CAD and scene scripts
** BEGIN **

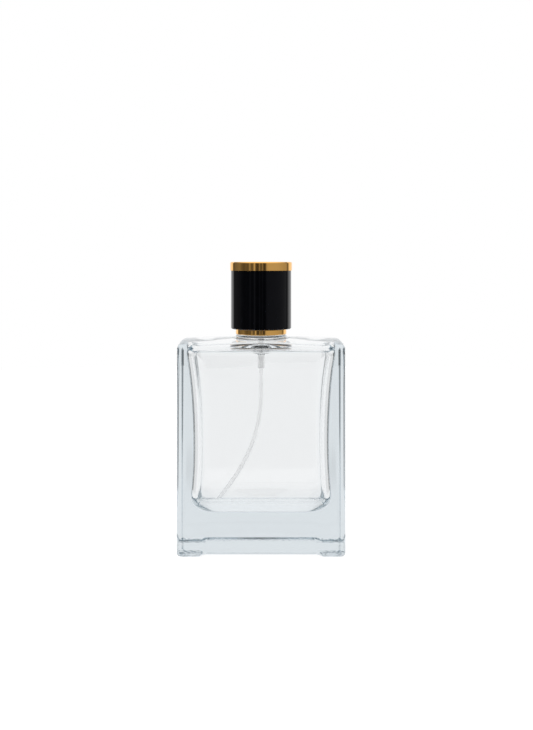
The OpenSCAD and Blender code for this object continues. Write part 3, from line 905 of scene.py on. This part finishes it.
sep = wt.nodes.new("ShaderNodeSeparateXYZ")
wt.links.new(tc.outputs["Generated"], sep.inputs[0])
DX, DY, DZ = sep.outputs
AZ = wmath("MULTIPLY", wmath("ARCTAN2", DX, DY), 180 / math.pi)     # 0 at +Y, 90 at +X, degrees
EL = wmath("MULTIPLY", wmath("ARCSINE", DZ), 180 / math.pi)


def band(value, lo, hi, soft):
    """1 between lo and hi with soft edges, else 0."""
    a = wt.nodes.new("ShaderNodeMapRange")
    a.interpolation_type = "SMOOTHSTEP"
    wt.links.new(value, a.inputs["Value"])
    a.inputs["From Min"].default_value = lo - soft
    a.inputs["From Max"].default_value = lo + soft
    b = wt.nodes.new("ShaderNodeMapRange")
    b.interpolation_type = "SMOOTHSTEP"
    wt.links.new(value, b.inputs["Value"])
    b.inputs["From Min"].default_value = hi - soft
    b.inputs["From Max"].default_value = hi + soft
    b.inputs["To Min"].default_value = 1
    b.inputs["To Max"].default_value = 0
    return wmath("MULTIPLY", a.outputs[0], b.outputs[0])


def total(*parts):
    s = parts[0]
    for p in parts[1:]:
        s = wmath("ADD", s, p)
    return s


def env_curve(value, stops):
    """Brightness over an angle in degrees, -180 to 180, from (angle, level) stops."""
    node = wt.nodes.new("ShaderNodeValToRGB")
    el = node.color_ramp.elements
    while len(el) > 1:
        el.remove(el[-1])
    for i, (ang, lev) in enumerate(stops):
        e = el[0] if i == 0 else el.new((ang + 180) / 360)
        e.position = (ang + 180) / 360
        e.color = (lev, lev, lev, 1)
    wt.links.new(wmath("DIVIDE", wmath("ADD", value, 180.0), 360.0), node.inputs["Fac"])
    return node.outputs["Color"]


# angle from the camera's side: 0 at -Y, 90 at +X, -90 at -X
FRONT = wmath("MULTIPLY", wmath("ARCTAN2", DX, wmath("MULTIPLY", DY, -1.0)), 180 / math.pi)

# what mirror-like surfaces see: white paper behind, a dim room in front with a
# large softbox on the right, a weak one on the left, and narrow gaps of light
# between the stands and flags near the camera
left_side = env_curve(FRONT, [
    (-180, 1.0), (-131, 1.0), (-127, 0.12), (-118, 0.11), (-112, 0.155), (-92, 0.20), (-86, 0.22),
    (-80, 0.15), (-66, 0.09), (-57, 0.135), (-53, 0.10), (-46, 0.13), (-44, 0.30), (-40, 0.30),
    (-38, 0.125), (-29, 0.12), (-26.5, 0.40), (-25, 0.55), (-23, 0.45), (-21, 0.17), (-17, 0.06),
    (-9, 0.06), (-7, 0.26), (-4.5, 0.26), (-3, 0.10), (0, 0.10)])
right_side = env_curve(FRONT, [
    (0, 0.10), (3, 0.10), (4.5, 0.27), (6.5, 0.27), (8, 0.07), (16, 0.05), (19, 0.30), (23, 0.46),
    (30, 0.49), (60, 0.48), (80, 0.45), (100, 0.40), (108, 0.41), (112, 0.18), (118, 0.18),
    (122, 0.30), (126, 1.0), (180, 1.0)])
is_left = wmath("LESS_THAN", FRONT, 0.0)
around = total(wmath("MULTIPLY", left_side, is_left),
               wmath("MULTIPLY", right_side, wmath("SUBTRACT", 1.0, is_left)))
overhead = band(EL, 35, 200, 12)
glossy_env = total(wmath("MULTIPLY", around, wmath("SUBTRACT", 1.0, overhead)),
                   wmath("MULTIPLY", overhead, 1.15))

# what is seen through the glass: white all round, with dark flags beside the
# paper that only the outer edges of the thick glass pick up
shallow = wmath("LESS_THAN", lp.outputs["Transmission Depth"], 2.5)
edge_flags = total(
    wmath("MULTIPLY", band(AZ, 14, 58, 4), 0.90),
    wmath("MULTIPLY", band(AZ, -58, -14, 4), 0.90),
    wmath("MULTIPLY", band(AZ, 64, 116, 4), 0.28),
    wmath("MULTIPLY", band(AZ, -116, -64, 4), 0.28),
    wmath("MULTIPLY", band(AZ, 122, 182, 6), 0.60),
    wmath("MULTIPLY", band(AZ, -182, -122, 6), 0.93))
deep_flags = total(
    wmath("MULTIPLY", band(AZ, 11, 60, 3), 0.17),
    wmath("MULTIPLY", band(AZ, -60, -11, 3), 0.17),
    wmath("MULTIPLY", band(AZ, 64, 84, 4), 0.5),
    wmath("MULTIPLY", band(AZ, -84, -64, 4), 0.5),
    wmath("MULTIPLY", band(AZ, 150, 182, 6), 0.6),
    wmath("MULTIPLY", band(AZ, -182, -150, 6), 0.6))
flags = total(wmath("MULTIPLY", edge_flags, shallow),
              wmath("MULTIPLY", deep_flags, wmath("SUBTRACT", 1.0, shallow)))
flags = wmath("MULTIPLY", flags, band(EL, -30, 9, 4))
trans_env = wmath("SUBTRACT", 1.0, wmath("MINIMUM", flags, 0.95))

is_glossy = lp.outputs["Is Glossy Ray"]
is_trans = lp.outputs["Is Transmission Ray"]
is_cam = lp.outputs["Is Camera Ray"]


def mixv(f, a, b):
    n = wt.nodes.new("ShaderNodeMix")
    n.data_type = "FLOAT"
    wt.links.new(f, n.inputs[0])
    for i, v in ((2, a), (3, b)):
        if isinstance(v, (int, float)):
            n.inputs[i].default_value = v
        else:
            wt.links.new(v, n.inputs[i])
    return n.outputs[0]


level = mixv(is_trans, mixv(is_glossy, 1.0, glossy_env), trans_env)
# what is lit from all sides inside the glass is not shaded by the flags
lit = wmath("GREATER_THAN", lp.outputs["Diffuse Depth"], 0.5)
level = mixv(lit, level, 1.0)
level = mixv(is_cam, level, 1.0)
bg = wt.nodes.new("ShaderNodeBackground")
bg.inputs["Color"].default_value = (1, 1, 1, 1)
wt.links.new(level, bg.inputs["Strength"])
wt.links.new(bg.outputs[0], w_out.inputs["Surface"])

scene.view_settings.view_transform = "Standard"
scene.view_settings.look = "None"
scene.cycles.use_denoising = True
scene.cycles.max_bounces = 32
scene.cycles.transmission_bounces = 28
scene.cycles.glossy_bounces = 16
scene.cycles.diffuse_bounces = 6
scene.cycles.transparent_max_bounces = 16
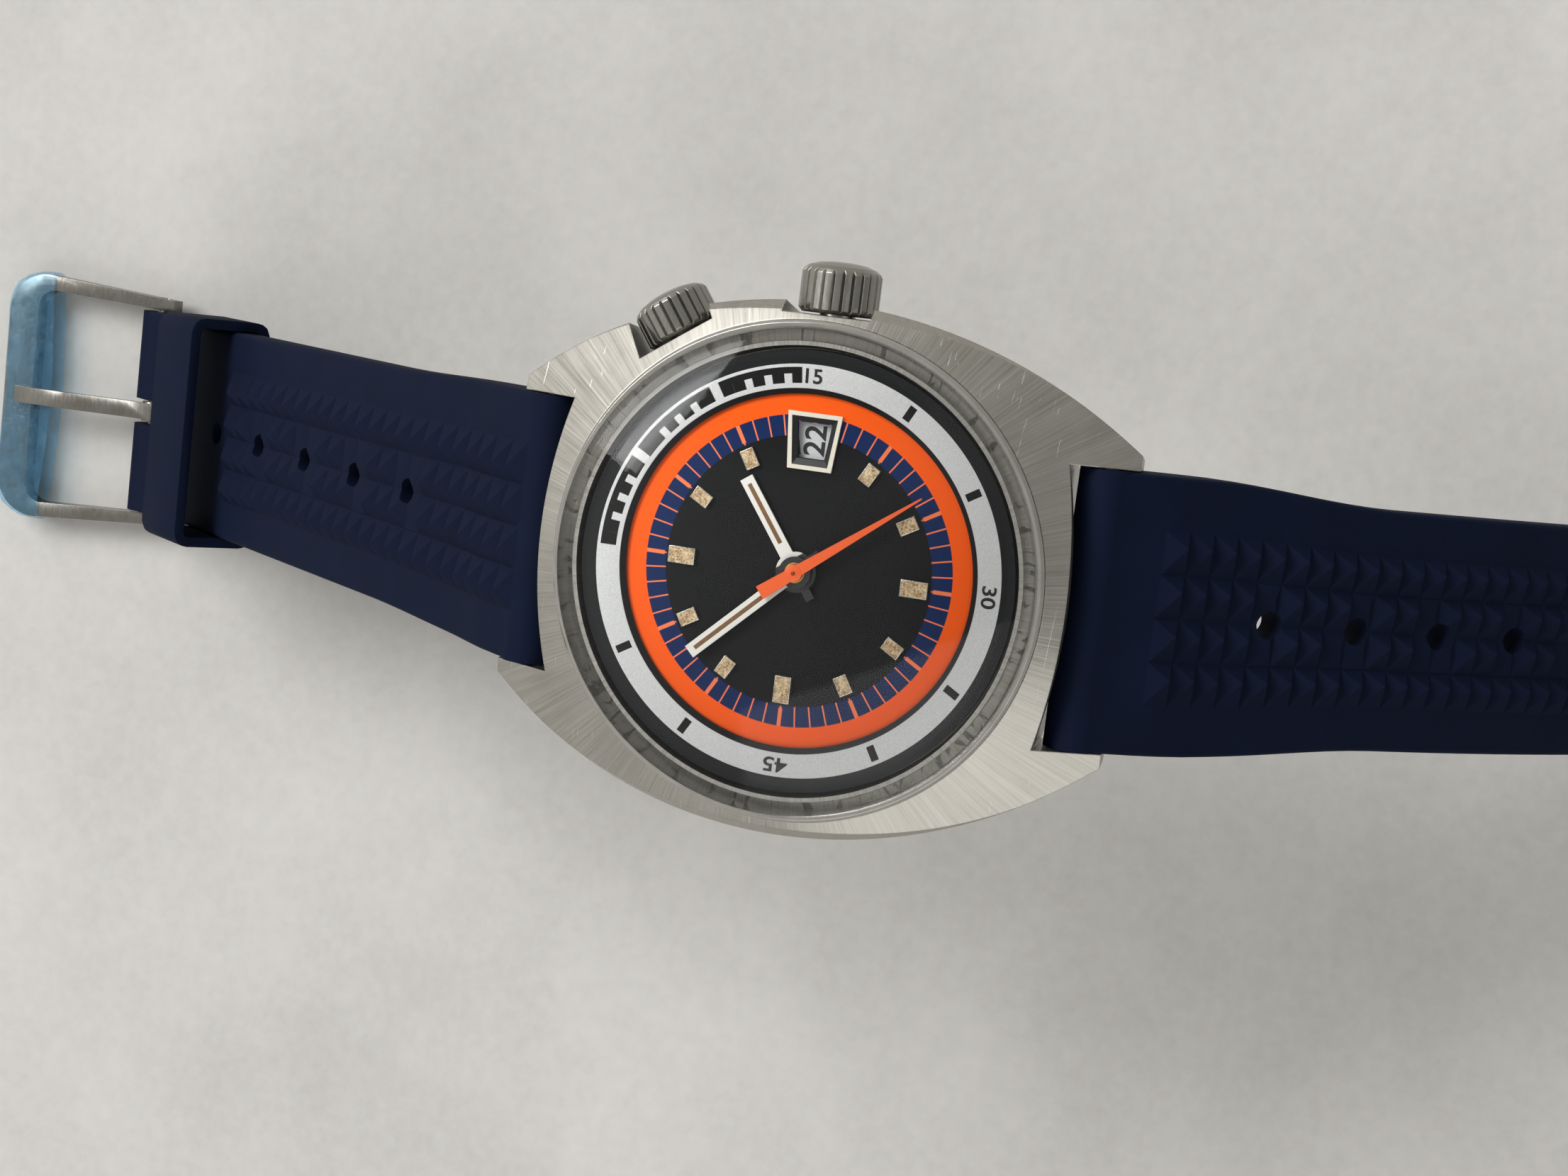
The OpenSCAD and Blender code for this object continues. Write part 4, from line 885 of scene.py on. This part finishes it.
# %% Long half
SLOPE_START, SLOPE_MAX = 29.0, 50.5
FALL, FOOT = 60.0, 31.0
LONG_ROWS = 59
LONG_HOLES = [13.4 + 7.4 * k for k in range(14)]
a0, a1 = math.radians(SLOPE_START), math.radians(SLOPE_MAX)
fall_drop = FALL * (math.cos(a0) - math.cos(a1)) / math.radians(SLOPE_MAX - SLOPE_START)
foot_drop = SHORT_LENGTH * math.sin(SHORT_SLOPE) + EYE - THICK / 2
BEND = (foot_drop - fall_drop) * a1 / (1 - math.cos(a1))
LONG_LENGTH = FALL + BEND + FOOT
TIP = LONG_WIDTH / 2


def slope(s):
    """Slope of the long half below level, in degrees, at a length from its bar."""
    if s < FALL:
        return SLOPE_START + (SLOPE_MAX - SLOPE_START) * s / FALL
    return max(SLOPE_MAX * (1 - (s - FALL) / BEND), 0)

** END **

§ **Given problem**:
Everything from the first line above through the line that contains "DZ), 180 / math.pi)" should be duplicated exactly, please, and nothing beyond it.

§ **Finished answer**:
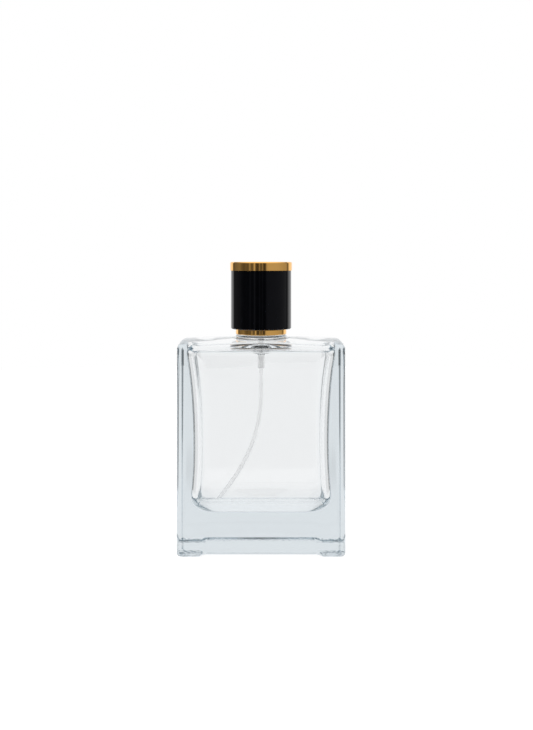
The OpenSCAD and Blender code for this object continues. Write part 3, from line 905 of scene.py on. This part finishes it.
sep = wt.nodes.new("ShaderNodeSeparateXYZ")
wt.links.new(tc.outputs["Generated"], sep.inputs[0])
DX, DY, DZ = sep.outputs
AZ = wmath("MULTIPLY", wmath("ARCTAN2", DX, DY), 180 / math.pi)     # 0 at +Y, 90 at +X, degrees
EL = wmath("MULTIPLY", wmath("ARCSINE", DZ), 180 / math.pi)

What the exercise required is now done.